Much of the emerging-country middle class is
fragile. Lousy education, poor health and urban congestion are the biggest
risks to the lower strata of the middle class, by way of social and economic
exclusion. A higher size of middle-class citizens translates into higher prices
for private schools, hospitals and transports or, alternatively, overcrowding.
The private provision of quality public services is a socially dividing, hence
limited, costly option. In other words, exit to private education and health services
- an option for the ´happy few´ - will raise prices to the point that it triggers
voice while the size of the middle class rises.
“First-world soccer stadiums; third-world
schools and hospitals”, was one of the slogans advanced by Brazil´s protesters; Brazil has
already spent more than 3bn$, three times South Africa’s total four years
earlier, and only half the World Cup stadiums are finished. Public health
spending occupies a mere 4 per cent of GDP in Brazil (despite constitutional
declaration for universal health care rights), compared to 6 in Turkey and 7 in
OECD average. For Mathematics, the latest PISA test scores rank Brazil 57th
out of 65 survey countries, Turkey is ranked 43rd. These numbers
suggest that there is a political and social premium on best practices in the
governance and allocation of public spending of tax receipts. Apparently, that
premium has not been reached.
Emerging-country leaders might ignore the
insights of the OECD Latin American Outlook 2011 at their own peril[2].

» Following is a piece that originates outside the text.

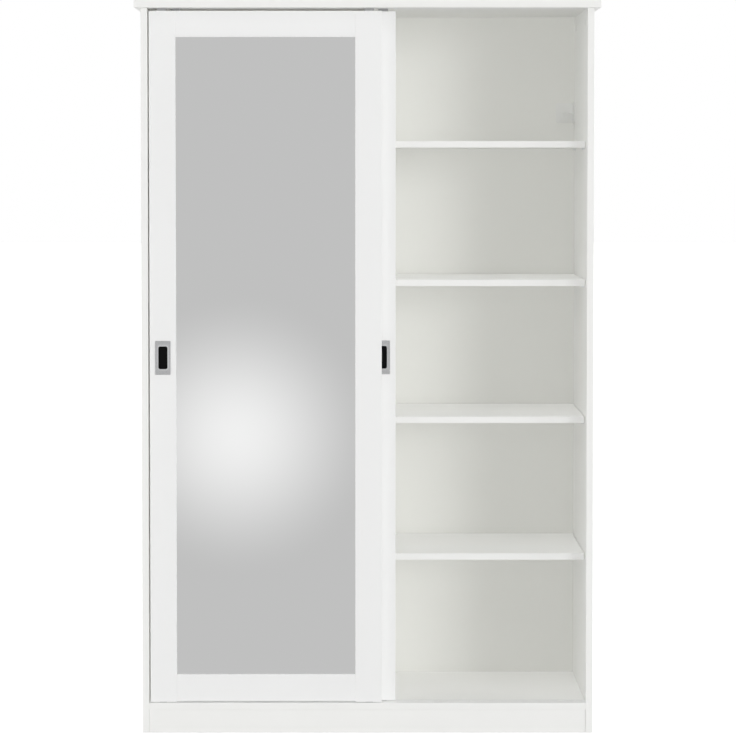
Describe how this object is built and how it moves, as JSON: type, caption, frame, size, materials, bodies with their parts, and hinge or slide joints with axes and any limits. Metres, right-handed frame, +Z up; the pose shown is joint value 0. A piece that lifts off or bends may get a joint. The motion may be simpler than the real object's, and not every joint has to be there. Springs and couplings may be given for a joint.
{
  "type": "sliding-door wardrobe",
  "caption": "Free-standing wardrobe whose framed mirror doors slide past each other on housed rollers, with shelves on one side and a hanging bay on the other.",
  "frame": {"origin": "on the floor, under the middle of the top panel's outline", "axes": "+Z up, the doors face -Y, +X to the right of someone who faces the doors"},
  "size_m": [1.264, 0.617, 2],
  "materials": {
    "white_board": "satin",
    "door_foil": "satin",
    "hardboard": "matte",
    "white_plastic": "matte",
    "track_plastic": "satin",
    "nylon": "matte",
    "wheel_nylon": "satin",
    "chrome": "polished",
    "zinc_steel": "zinc plated",
    "zinc_cast": "cast, satin",
    "beech": "raw",
    "mirror": "polished",
    "brushed_steel": "brushed",
    "black_plastic": "satin"
  },
  "bodies": {
    "carcass": {"top_panel": "white_board", "bottom_panel": "white_board", "left_side_panel": "white_board", "right_side_panel": "white_board", "centre_divider": "white_board", "front_plinth": "white_board", "rear_plinth": "white_board", "plinth_cross_rail": "white_board", "upper_shelf": "white_board", "second_shelf": "white_board", "middle_shelf": "white_board", "lower_shelf": "white_board", "hat_shelf": "white_board", "left_back_panel": "hardboard", "right_back_panel": "hardboard", "back_joint_strip": "white_plastic", "bottom_track": "track_plastic", "top_track": "track_plastic", "track_stops": "nylon", "clothes_rail": "chrome", "rail_sockets": "chrome", "shelf_pins": "zinc_steel", "cam_locks": "zinc_cast", "cam_bolts": "zinc_steel", "dowels": "beech", "plinth_blocks": "nylon", "floor_glides": "nylon", "left_wall_bracket": "white_plastic", "right_wall_bracket": "white_plastic"},
    "front_door": {"front_left_stile": "door_foil", "front_right_stile": "door_foil", "front_top_rail": "door_foil", "front_bottom_rail": "door_foil", "front_mirror": "mirror", "front_mirror_backing": "hardboard", "front_pull_plate": "brushed_steel", "front_pull_cup": "black_plastic", "front_roller_housings": "nylon", "front_roller_axles": "zinc_steel", "front_door_guides": "nylon"},
    "front_left_roller": {"front_left_wheel": "wheel_nylon"},
    "front_right_roller": {"front_right_wheel": "wheel_nylon"},
    "rear_door": {"rear_left_stile": "door_foil", "rear_right_stile": "door_foil", "rear_top_rail": "door_foil", "rear_bottom_rail": "door_foil", "rear_mirror": "mirror", "rear_mirror_backing": "hardboard", "rear_pull_plate": "brushed_steel", "rear_pull_cup": "black_plastic", "rear_roller_housings": "nylon", "rear_roller_axles": "zinc_steel", "rear_door_guides": "nylon"},
    "rear_left_roller": {"rear_left_wheel": "wheel_nylon"},
    "rear_right_roller": {"rear_right_wheel": "wheel_nylon"}
  },
  "joints": [
    {"name": "front_door_slide", "type": "slide", "parent": "carcass", "child": "front_door", "axis": [1, 0, 0], "range_m": [0, 0.5544]},
    {"name": "front_left_roller_spin", "type": "hinge", "parent": "front_door", "child": "front_left_roller", "pos_m": [-0.5592, -0.2735, 0.0897], "axis": [0, 1, 0], "continuous": true},
    {"name": "front_right_roller_spin", "type": "hinge", "parent": "front_door", "child": "front_right_roller", "pos_m": [0.0048, -0.2735, 0.0897], "axis": [0, 1, 0], "continuous": true},
    {"name": "rear_door_slide", "type": "slide", "parent": "carcass", "child": "rear_door", "axis": [1, 0, 0], "range_m": [-0.0379, 0.5165]},
    {"name": "rear_left_roller_spin", "type": "hinge", "parent": "rear_door", "child": "rear_left_roller", "pos_m": [-0.5213, -0.2455, 0.0897], "axis": [0, 1, 0], "continuous": true},
    {"name": "rear_right_roller_spin", "type": "hinge", "parent": "rear_door", "child": "rear_right_roller", "pos_m": [0.0427, -0.2455, 0.0897], "axis": [0, 1, 0], "continuous": true}
  ],
  "couplings": [
    {"joint": "front_left_roller_spin", "follows": "front_door_slide", "rad_per_m": 90.909},
    {"joint": "front_right_roller_spin", "follows": "front_door_slide", "rad_per_m": 90.909},
    {"joint": "rear_left_roller_spin", "follows": "rear_door_slide", "rad_per_m": 90.909},
    {"joint": "rear_right_roller_spin", "follows": "rear_door_slide", "rad_per_m": 90.909}
  ]
}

The policy recommendations put forth there rightly emphasize the need for
´fiscal legitimacy´. To avoid the emerging middle class blues, public finances
need to strengthen the social contract, provide better opportunities for the vulnerable
people and better quality public services. Middle-income citizens are more
willing to pay taxes for services, such as transport, health care and
education, if they perceive them to be of high quality and if ´white elephants´
- trophy public investments with little social value – are avoided.
It is quite likely that the current protests,
while destabilizing and weakening the affected governments in the short term,
will be the start to stronger democracies and strengthen, rather than weaken,
the rise of the emerging countries. Already Aristotle[3]
reflected “that the best political community is formed by citizens of the
middle class, and that those states are likely to be well-administered in which
the middle class is large […]; for the addition of the middle class turns the
scale, and prevents either of the extremes from being dominant.”
[1] Kharas,
Homi (2010), „The Emerging Middle Class in Developing Countries“, OECD Development Centre Working Paper No.
285.
[2] OECD (2011), Latin American Economic Outlook 2011: How Middle-Class
Is Latin America?, OECD Publishing. http://dx.doi.org/leo-2011-en.
[3] Vogt, Susanna (2011), “Globalisation from the Bottom Up: The
Aspiring Middle Classes in Emerging Economies”, KAS International Reports
12|2011, Berlin: Konrad-Adenauer-Stiftung.